雰囲気特化型スペシャリティーコンパクト
兼ねたから興味のあったFIAT500(チンクエチェント)……イタリアが誇る名車中の名車です。車という乗り物は実際に乗って自分で感触を確かめない限り確かな情報は発信できません。私が車のレビューを書く際は、出来る限り実際に試乗をしたデータを元に構築しています。
現状乗れない車……例えばトヨタ2000GTや初代スカイラインGT-Rなどについては感想を述べることができないので、その車の歴史やメカニズムを中心に紹介するようにしています。
今回はイタリアが誇る名車、FIAT500の走行レビューを記載していきます。
それではさっそくスタートしましょう。オシャレなリモートキーをハンドル横に突き刺してひねると、ブォォォォォーーンと低い音とともにエンジンがかかります。
今回は目黒区の中心を港区方面に進んでいきます。ブレーキから足を離すと、AT特有の現象であるクリープが発生しません。クリープ現象がない車はMT車というイメージが強いかもしれませんが、ATの一種であるCVTと、トルコンを使わない自動変速MT(VWのDSGやBMWのDCTなど)もクリープ現象が発生しません。
しかし前者のCVTの場合は意図的にクリープ現象のような機構を取り込んでいるので、ふつうに運転する人にとってはATと何ら違いがないように出来ています。
後者のDSGやDCTは、自動変速と聞くとATに聞こえるかもしれませんが、こちらはあくまでMTをベースに自動変速を行っているだけなのでATではありません。しかしMTの特徴であるクラッチが自動化していて足元にないため、AT限定免許の人でも運転が出来るようになっています。(ちなみにAT車でシフトをスポーツモードに変えてもMTにはなりません。MT風になるだけです。)
FIAT500は後者のDSGの可能性が高いですね。(あとで調べたところ、FIAT500はデュアロジックATを採用しているそうな。ようするにDSGのようなものです。

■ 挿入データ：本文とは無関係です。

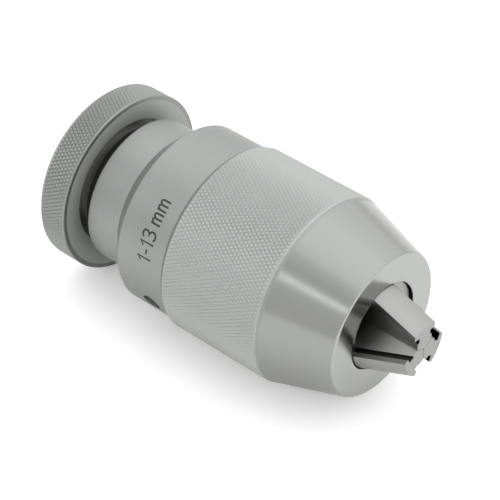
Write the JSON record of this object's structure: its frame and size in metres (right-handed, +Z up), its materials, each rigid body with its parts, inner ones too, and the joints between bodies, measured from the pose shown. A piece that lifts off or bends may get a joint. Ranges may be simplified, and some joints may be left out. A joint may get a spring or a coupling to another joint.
{
  "type": "drill chuck",
  "caption": "Keyless drill chuck: knurled holding ring, turning sleeve with a diamond-knurled grip and nose cone, three sliding jaws and a taper socket at the rear.",
  "frame": {"origin": "centre of the rear face, at the mouth of the taper socket, on the chuck's axis", "axes": "+X along the chuck's axis towards the jaws; +Z up, with the chuck's axis horizontal and jaw 1 uppermost"},
  "size_m": [0.1033, 0.05, 0.05],
  "materials": {
    "satin_chrome": "satin chromium plate over hardened steel",
    "ground_steel": "hardened and ground steel",
    "dark_steel": "oiled turned steel",
    "bronze": "sintered bronze",
    "brass": "pressed brass",
    "rubber": "black nitrile rubber"
  },
  "bodies": {
    "body": {"chuck_body": "ground_steel", "rear_ring": "satin_chrome", "ring_pins": "dark_steel", "socket_disc": "brass", "hub_seal": "rubber", "front_race": "ground_steel"},
    "ball_set": {"ball_cage": "brass", "bearing_balls": "ground_steel"},
    "sleeve": {"rear_sleeve": "satin_chrome", "hub_bush": "bronze", "rear_race": "ground_steel", "disc_spring": "dark_steel", "lock_ring": "dark_steel", "hood": "satin_chrome", "jaw_guide": "ground_steel", "guide_keys": "dark_steel", "guide_ring": "dark_steel"},
    "screw": {"feed_screw": "dark_steel"},
    "jaw_1": {"jaw_1": "ground_steel"},
    "jaw_2": {"jaw_2": "ground_steel"},
    "jaw_3": {"jaw_3": "ground_steel"}
  },
  "joints": [
    {"name": "sleeve_turn", "type": "hinge", "parent": "body", "child": "sleeve", "pos_m": [0, 0, 0], "axis": [1, 0, 0], "range_deg": [0, 1607.2]},
    {"name": "ball_roll", "type": "hinge", "parent": "body", "child": "ball_set", "pos_m": [0.032, 0, 0], "axis": [1, 0, 0], "range_deg": [0, 803.8]},
    {"name": "screw_feed", "type": "slide", "parent": "sleeve", "child": "screw", "axis": [-1, 0, 0], "range_m": [0, 0.01786]},
    {"name": "jaw_1_slide", "type": "slide", "parent": "sleeve", "child": "jaw_1", "axis": [-0.9397, 0, 0.342], "range_m": [0, 0.01901]},
    {"name": "jaw_2_slide", "type": "slide", "parent": "sleeve", "child": "jaw_2", "axis": [-0.9397, -0.2962, -0.171], "range_m": [0, 0.01901]},
    {"name": "jaw_3_slide", "type": "slide", "parent": "sleeve", "child": "jaw_3", "axis": [-0.9397, 0.2962, -0.171], "range_m": [0, 0.01901]}
  ],
  "couplings": [
    {"joint": "ball_roll", "follows": "sleeve_turn", "ratio": 0.5},
    {"joint": "screw_feed", "follows": "sleeve_turn", "m_per_rad": 0.00063662},
    {"joint": "jaw_1_slide", "follows": "sleeve_turn", "m_per_rad": 0.00067748},
    {"joint": "jaw_2_slide", "follows": "sleeve_turn", "m_per_rad": 0.00067748},
    {"joint": "jaw_3_slide", "follows": "sleeve_turn", "m_per_rad": 0.00067748}
  ]
}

)
見た目の可愛さは芸術レベルですが、果たして走りはどうなのでしょうか。
好き嫌いの分かれる走行性能
これまでメルセデスやBMWに代表されるドイツ車には乗ってきた経験があるのですが、イタリア車は初めてだったので興味津々でした。
しかし走り始めた瞬間に走る違和感は非常に強烈的でしたね。ATと思い込んで踏んだアクセルは、グワァァァァァァーーーンという音を立てながらゆっくりと加速していきます。
とにかく走らないんですよ。頭の中ではすでに60キロくらいなのに半分以下の20キくらいにしか加速していません。一言で言えば遅いんです。下手をすれば660ccターボを搭載した軽自動車にも初期加速で負ける恐れがあります。
この瞬間、この車のミッションはMTベースの自動変速機構であると確信しました。この車は完全なるATではないので、途中でギアを変更する必要があります。しかしこの車はクラッチが足元になく、機会が自動的に行うので任意でクラッチ量を調整できません。
車がギアを上げて良いのか、それとも現状維持で走るかを考えているあいだがスポッと抜けたようなゾーンになってしまい加速しないのです。
日頃から日本車のスムーズな加速に慣れている人にとっては非常にストレスです。なんか15年ほど前にレンタカーとして借りた古い基準の軽自動車(NA)を彷彿とさせるようなイメージです。
使いこなせばダイレクト感が凄いので、車と一体化して非常にスムーズに走れると思います。ただ個人的な意見だと私はそんなの求めていません。小排気量でエンジンを高速回転させて楽しむくらいなら、大排気量エンジンの太い低速トルクでゆったりと走りたいのです。
体感的な加速性能は「トヨタパッソ>FIAT500」的な感じです。アバルトならもっと元気があるのかもしれませんが、雰囲気どうこう以前に初期加速が遅いのは嫌ですねぇ~。
車好きな人から見れば個性がなくなるかもしれませんが、この車に6ATかCVTを搭載した方が実用的にはなりますね。この類のファッションカーに実用性を求めることはそもそもナンセンスですが、車が移動の道具か部屋に飾るガジェット程度にしか認識していない層にはあまり受けないかもしれません。販売体制もデュアロジック車と6AT車の設定があれば、もっと幅広い層に受け入れられたかもしれません。
逆に車に一体感や走っていること自体に楽しさを求める人には良いのではないでしょうか。